En parallèle, l’enseignement de la civilisation s’enrichissait de cours nouveaux : sociologie du judaïsme avec Doris Bensimon, cinéma avec Lilly Scherr, histoire des Juifs de France avec Béatrice Philippe. D’anciens étudiants venaient aussi peu à peu se joindre à l’équipe.

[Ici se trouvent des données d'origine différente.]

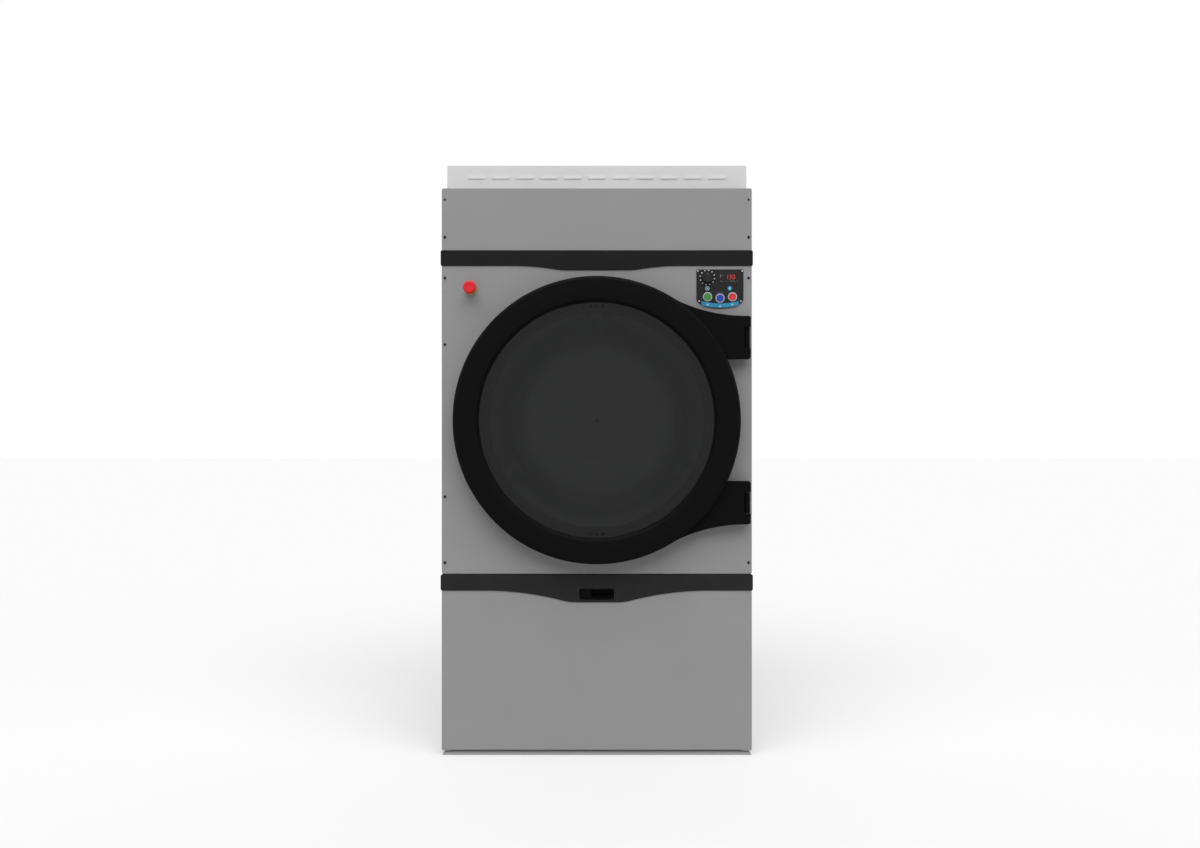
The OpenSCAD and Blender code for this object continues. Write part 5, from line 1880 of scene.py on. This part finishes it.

En 1992, lorsque me fut passé le flambeau de la direction administrative, je compris qu’elle nécessitait une attention de tous les instants qui laissait peu de place à la recherche personnelle que j’avais heureusement pu développer précédemment. J’avais eu la chance d’être nommée professeure dès 1977 avant même de terminer ma thèse d’État inspirée par ma double formation : L’image de Rome dans la littérature juive d’époque hellénistique et romaine parue en 1990 aux éditions du Cerf sous le titre « Jérusalem contre Rome » et reprise en 2012 en livre de poche-CNRS.

En 1994, mon élection inattendue à un poste d’histoire des religions en Sorbonne suscitée par mon sujet de thèse, me libéra de l’administration, m’apporta d’autres satisfactions, mais aussi m’éloigna peu à peu des études hébraïques proprement dites. Il me resta quelque temps un séminaire de traduction à l’Inalco d’où l’on a vu sortir quelques traducteurs désormais connus. J’avais, du moins encore à la Sorbonne, l’occasion d’initier à l’hébreu biblique les étudiants d’histoire. Contribuer à faire découvrir les beautés de la langue hébraïque était chaque année pour moi un plaisir renouvelé.

Voici donc venu le temps du souvenir, de la nostalgie, des bilans. De nouvelles générations sont déjà en marche. Je leur souhaite bon vent.